Sinais do envelhecer

O tempo passa... nos anos 60 era assim que Waldir Amaral, na Rádio Globo, narrava o passar do jogo, com duração certa, quiçá uma sobrevida decorrente da prorrogação. Ganhar ou perder, mas com chance de, em partida futura, devolver o resultado adverso.

Contrapondo-se à certeza do tempo futebolístico, vem a incerteza da vida, quanto à permanência por aqui. E com o acréscimo do poeta: “cuidado companheiro, a vida é uma só. Duas mesmo que é bom, quem disser que tem, terá que provar com certidão passada em cartório do céu, assinado embaixo, Deus, e com firma reconhecida”. Coisas de Bebé, pra se juntar a Tomé, na incredulidade.

Segue o ciclo da vida, quando não se é ceifado antes do combinado. Os sinais de envelhecimento, como versejou Cassiano Ricardo, em Relógio, começam desde cedo, pois “cada minuto de vida, nunca é mais, é sempre menos” e que “desde o instante em que se nasce já se começa a morrer”. Ano a ano os ritos de passagem do tempo vão sendo entoados pela trilha sonora característica da data, o “parabéns pra você”, que a cada vez se aproxima mais da funesta marcha de Chopin.

Acusam também o passar dos anos, as dores. Não mais as de amor, uma vez que a idade caleja, apesar do coração continuar pregando peças. As físicas, mesmo. Sinal de que se está vivo, é certo, mas precisa percorrer todo o corpo, passando do braço pra perna, para as costas, pescoço, como se não quisesse deixar uma parte enciumada por não passar por ela?
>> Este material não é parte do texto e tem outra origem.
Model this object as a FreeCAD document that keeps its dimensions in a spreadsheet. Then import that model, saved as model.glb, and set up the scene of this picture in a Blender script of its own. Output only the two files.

Mas essa história de idade, velhice, tem mudado ao longo do tempo. Ter 50 ou 60 alguns anos atrás, já taxava a pessoa de velha. A expectativa de vida do brasileiro em 1945 era de 45,5 anos e subiu pra 76,8, em 2020. Hoje já se tem os sem idade (ageless) como Fernanda Montenegro, Beth Faria, Zezé Motta, Caetano, Gil, Chico, só para dar alguns exemplos de quem enfrenta os 90 ou 80 anos ainda dando pinotes nos palcos.

Mas há outros sinais. Depois de certa idade, os nomes dos locais das dores nas partes referidas, antes primitivos, mudam de grau: perninha, bracinho, barriguinha, cabecinha, do mesmo jeito que esses diminutivos eram dirigidos às pessoas quando bebês. Pra mim essa é a pior fase, a da tentativa de imbecilização do idoso. Pode até ser que alguém veja esse modo de tratar como uma forma carinhosa de se dirigir ao outro, mas EU, não vejo assim e dispenso a distinção. E adianto mais: mesmo com crianças, na fase do aprendizado da fala é bom que ela aprenda que tem braço, e não bracinho. E pra quê se dirigir aos pequenos se expressando com mugangas? Ensinar, desde cedo, do modo certo, pra não precisar corrigir depois.

Conheço bem uma pessoa que é exemplar nessa área. Nunca deixou seus filhos (e agora os netos) sem correção, ao falarem que estavam “comeno”, engolindo o gerúndio. Na mesma hora vinha a correção “comenDO”, que acabou mudando a acentuação de paroxítona para oxítona, no modo zombeteiro dos netos.

Mas há outro sinal, esse pra mim, maravilhoso, indicativo do passar do tempo. É quando você começa a ser chamado de vô. E ainda há a “amazing grace” que é ouvir desse netinho, ou netinha, um Eu te amo, vô. Quer experimentar? Tenha netos.